Но это объяснение его не удовлетворило. Абстрактные идеи, заблуждения не возникают сами по себе. Скрытый за ними закон надо обнаружить, это будет огромной услугой истине. Ибо такой двойной процесс отвлечённых размышлений и физического стыда и страха, должно быть, имеет глубже скрытые ответвления!
Бруно поймал какую-то девушку, столкнувшуюся с ним, и с исступлённой жадностью поцеловал в беззащитные губы. Девушка ударила его. То же самое сделала её подруга с напомаженными чёрными волосами. Бруно выпустил девушку и, шатаясь, вернулся к своему месту у стены. «Боже, наконец я выздоравливаю!» Он чувствовал в себе силы начать всё сначала.
Он вытащил из-за пазухи розовый шёлковый платок и отёр лоб.
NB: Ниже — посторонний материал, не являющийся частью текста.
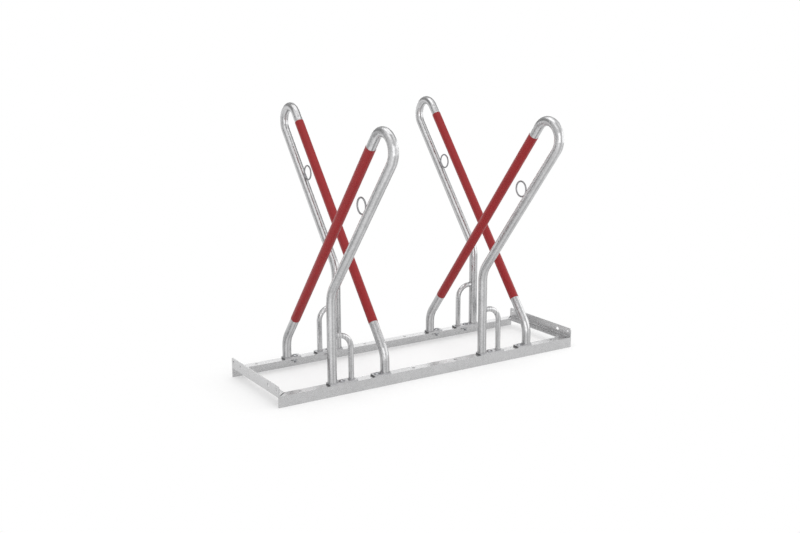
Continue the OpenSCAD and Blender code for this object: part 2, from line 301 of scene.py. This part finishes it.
def zinc(name, tone, roughness, waves, patch=0.10, mottle=0.10, painted_end_shade=1.0, painted_reflection_lines=0.0, grain=0.0003):
    """Hot-dip zinc: cloudy patches, mottling, faint crystals, runs, and waves in the coat.

    Waves and grain are depths: of the long bumps that follow the runs, and of the fine ones.
    The painted end shade darkens faces that look along X, the ends where flat bar was sheared: painted shade
    in the colour.
    Painted reflection lines run along every leg, at one place in X, with thin painted reflection streaks
    among them."""
    material, tree, place = new_material(name)
    patches = tree.noise(place, PATCH_SCALE, detail=4.0, roughness=0.6)
    mottles = tree.noise(place, MOTTLE_SCALE, detail=5.0, roughness=0.62)
    stretch = tree.add("ShaderNodeMapping", {"Vector": place, "Scale": (1.0, 1.0, RUN_STRETCH)}).outputs[0]
    runs = tree.noise(stretch, RUN_SCALE)
    cells = tree.add("ShaderNodeTexVoronoi", {"Vector": place, "Scale": CRYSTAL_SCALE}).outputs["Color"]
    crystal = tree.add("ShaderNodeSeparateColor", {"Color": cells}).outputs[0]

    level = tree.math("MULTIPLY", tree.around_one(patches, patch), tree.around_one(mottles, mottle))
    level = tree.math("MULTIPLY", level, tree.around_one(crystal, CRYSTAL_SWING))
    level = tree.math("MULTIPLY", level, tree.around_one(runs, RUN_SWING))
    # Painted shade: faces that look along X are darkened in the colour
    if painted_end_shade != 1.0:
        normal = tree.add("ShaderNodeNewGeometry").outputs["Normal"]
        facing = tree.add("ShaderNodeSeparateXYZ", {"Vector": normal}).outputs["X"]
        facing = tree.math("POWER", tree.math("ABSOLUTE", facing), 2.0)
        level = tree.math("MULTIPLY", level, tree.math("MULTIPLY_ADD", facing, painted_end_shade - 1.0, 1.0))

    # Painted reflection: lighter and darker lines and thin streaks in the colour, along every tube leg
    if painted_reflection_lines:
        across = tree.add("ShaderNodeSeparateXYZ", {"Vector": place}).outputs["X"]
        drift = tree.math("MULTIPLY_ADD", tree.noise(place, DRIFT_SCALE, detail=2.0), DRIFT, REFLECTION_LINE_START)
        turn = tree.math("MULTIPLY_ADD", across, 2 * math.pi / REFLECTION_LINE_PITCH, drift)
        level = tree.math("MULTIPLY", level, tree.math("MULTIPLY_ADD", tree.math("SINE", turn), painted_reflection_lines, 1.0))
        thin = tree.add("ShaderNodeMapping", {
            "Vector": place,
            "Scale": (1.0, THIN_STRETCH, THIN_STRETCH),
        }).outputs[0]
        reflection_streaks = tree.noise(thin, THIN_SCALE, roughness=0.6)
        level = tree.math("MULTIPLY", level, tree.around_one(reflection_streaks, painted_reflection_lines))

    rough = tree.math("MULTIPLY_ADD", mottles, 2 * ROUGH_SWING, roughness - ROUGH_SWING)
    clouds = tree.math("MULTIPLY_ADD", patches, 2 * ROUGH_SWING, -ROUGH_SWING)
    rough = tree.math("ADD", rough, clouds, clamp=True)
    fine = tree.add("ShaderNodeBump", {
        "Height": mottles,
        "Strength": GRAIN_STRENGTH,
        "Distance": grain,
    }).outputs[0]
    wavy = tree.add("ShaderNodeBump", {"Height": runs, "Strength": 1.0, "Distance": waves, "Normal": fine})
    shader = tree.add("ShaderNodeBsdfPrincipled", {
        "Base Color": tree.tinted(level, tone),
        "Metallic": METAL,
        "Roughness": rough,
        "Normal": wavy.outputs[0],
    })
    tree.add("ShaderNodeOutputMaterial", {"Surface": shader.outputs[0]})
    return material


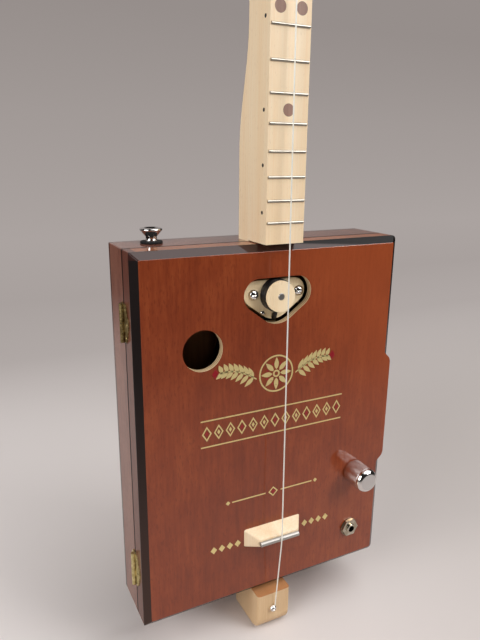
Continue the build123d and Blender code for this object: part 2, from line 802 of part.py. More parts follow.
# The volume control, hung from the lid, and its knob
knob_foot = -knob_gap
knob_front = knob_foot - knob_height
knob_bore_end = knob_front + knob_face_thick
set_screw_y = at(knob_foot - set_screw_rise)
pot_front = -washer_thick - nut_height
pot_back = lid_panel_thick + pot_thick
pot_bore = pot_shaft_radius + bearing_clear
pot_tip = pot_front - pot_thread_end
pot_bore_end = pot_back - pot_floor
knob_hollow = nut_height + washer_thick + knob_hollow_clear
with BuildPart() as pot_body:
    pin_y(control_x, knob_z, pot_radius, lid_panel_thick, pot_back)
    pin_y(control_x, knob_z, pot_bushing_radius, pot_tip, lid_panel_thick)
    lug_front = lid_panel_thick + lug_set_back
    for x in (control_x - lug_pitch, control_x, control_x + lug_pitch):
        block(x - lug_half, x + lug_half, lug_front, lug_front + lug_thick,
              knob_z - pot_radius - lug_length, knob_z - pot_radius + lug_root)
    pin_y(control_x, knob_z, pot_bore, pot_tip, pot_bore_end, mode=Mode.SUBTRACT)
with BuildPart() as pot_washer:
    washer_y(control_x, knob_z, pot_bushing_radius, pot_washer_radius, -washer_thick, 0)
with BuildPart() as pot_nut:
    hexagon_nut(control_x, knob_z, pot_bushing_radius, pot_nut_across, pot_front, -washer_thick)
with BuildPart() as pot_shaft:
    pin_y(control_x, knob_z, pot_shaft_radius, knob_bore_end, pot_bore_end - bearing_clear)
with BuildPart() as knob:
    pin_y(control_x, knob_z, knob_radius, knob_front, knob_foot)
    rims = knob.edges().filter_by(GeomType.CIRCLE).sort_by(Axis.Y)
    fillet(rims[0], knob_round)
    fillet(rims[-1], knob_foot_round)
    pin_y(control_x, knob_z, knob_hollow_radius, knob_foot - knob_hollow, knob_foot, mode=Mode.SUBTRACT)
    pin_y(control_x, knob_z, pot_shaft_radius, knob_bore_end, knob_foot, mode=Mode.SUBTRACT)
    with Locations((control_x, set_screw_y, knob_z - knob_radius / 2)):
        Cylinder(set_screw_radius + bearing_clear, knob_radius, mode=Mode.SUBTRACT)
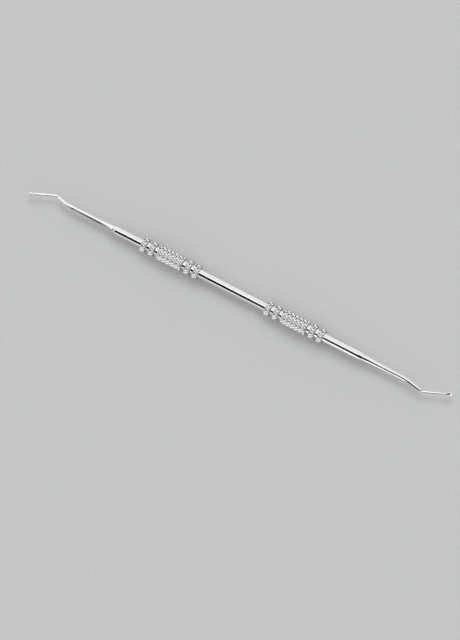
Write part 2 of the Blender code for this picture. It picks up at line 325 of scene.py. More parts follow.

Снова перечёл надпись на платке: «Der Herr ist mein Trost»[122]. «Больше похоже на вышитый чепрак, чем на носовой платок», — подумал Бруно и вспомнил фрау Вольф в Виттенберге, которая со слезами подарила ему этот платок.
На одном из городских бульваров разыгрывалась маскарадная пьеса, но Бруно решил, что не стоит идти смотреть её. Мимо прошло несколько купцов, не обращая внимания на толпу. Бруно слышал, как они говорили между собой о квинталах[123] перца и корицы. Увидев перед собой в эту минуту двери какой-то церкви, Бруно пробрался сквозь толпу и вошёл внутрь. В церкви тоже было шумно и тесно, но он нашёл свободное местечко подле купели и прислонился к колонне, думая о том, что он узнал, когда наводил справки о новом Папе.